> _TASK GOAL_
Find each line with the word "imported" and copy it.

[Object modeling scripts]
★ ★ ★

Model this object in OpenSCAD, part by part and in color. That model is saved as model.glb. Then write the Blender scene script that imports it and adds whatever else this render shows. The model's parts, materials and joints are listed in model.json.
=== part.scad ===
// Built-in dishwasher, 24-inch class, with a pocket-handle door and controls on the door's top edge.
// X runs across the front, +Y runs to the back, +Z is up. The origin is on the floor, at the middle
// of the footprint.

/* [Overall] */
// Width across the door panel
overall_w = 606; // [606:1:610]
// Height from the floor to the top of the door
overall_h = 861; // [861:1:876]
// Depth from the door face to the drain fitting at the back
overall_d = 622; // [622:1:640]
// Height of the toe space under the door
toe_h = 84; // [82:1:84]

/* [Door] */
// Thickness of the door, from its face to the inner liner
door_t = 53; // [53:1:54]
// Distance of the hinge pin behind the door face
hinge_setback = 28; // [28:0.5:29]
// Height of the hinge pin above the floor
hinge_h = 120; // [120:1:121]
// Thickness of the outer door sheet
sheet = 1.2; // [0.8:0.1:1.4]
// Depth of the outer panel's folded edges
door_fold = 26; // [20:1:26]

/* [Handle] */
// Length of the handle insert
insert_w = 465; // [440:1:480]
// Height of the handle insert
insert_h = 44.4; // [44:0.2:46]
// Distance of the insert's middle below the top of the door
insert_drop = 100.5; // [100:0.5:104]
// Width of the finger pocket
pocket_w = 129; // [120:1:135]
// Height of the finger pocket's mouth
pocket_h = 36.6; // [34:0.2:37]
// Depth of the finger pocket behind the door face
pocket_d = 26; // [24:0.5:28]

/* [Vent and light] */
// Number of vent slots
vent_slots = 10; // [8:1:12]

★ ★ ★

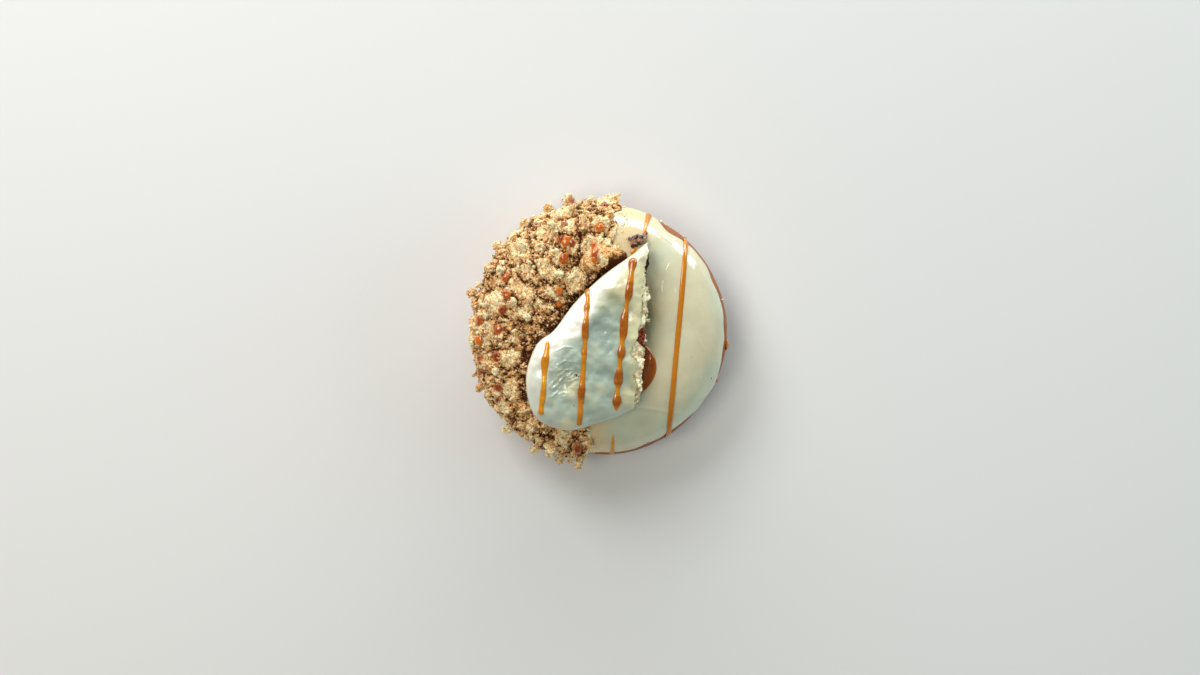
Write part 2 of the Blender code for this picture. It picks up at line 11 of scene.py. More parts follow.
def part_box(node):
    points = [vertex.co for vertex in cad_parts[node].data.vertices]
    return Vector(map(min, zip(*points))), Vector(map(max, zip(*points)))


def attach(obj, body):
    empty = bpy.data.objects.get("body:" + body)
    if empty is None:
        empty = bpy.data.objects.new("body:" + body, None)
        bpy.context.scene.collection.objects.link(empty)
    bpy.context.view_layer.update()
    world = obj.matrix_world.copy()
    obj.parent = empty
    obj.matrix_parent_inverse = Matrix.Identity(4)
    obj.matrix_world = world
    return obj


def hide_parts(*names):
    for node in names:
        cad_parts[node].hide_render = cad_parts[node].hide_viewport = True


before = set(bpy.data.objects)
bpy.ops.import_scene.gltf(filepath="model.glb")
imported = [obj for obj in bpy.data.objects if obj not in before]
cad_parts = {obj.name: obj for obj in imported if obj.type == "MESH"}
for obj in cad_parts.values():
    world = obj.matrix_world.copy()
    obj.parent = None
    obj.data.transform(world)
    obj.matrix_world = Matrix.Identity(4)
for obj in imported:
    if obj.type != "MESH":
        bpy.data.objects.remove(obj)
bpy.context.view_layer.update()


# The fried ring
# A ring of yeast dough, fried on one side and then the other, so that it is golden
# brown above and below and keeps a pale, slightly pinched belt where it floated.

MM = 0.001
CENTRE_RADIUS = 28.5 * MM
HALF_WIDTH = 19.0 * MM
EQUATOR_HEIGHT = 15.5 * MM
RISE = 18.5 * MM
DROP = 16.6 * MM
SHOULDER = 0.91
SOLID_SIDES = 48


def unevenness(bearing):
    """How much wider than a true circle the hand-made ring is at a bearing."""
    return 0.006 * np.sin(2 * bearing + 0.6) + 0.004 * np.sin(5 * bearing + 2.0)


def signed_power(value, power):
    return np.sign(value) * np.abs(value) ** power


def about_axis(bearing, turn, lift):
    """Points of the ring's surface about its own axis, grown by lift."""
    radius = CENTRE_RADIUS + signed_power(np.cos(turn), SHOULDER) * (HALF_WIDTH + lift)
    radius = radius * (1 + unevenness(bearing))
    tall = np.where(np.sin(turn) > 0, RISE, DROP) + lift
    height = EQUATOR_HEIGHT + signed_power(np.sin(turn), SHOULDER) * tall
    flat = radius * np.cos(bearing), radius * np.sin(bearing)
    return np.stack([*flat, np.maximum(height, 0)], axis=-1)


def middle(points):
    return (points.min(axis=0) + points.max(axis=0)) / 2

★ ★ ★

> _ANSWER TO THE PROBLEM_
imported = [obj for obj in bpy.data.objects if obj not in before]
cad_parts = {obj.name: obj for obj in imported if obj.type == "MESH"}
for obj in imported:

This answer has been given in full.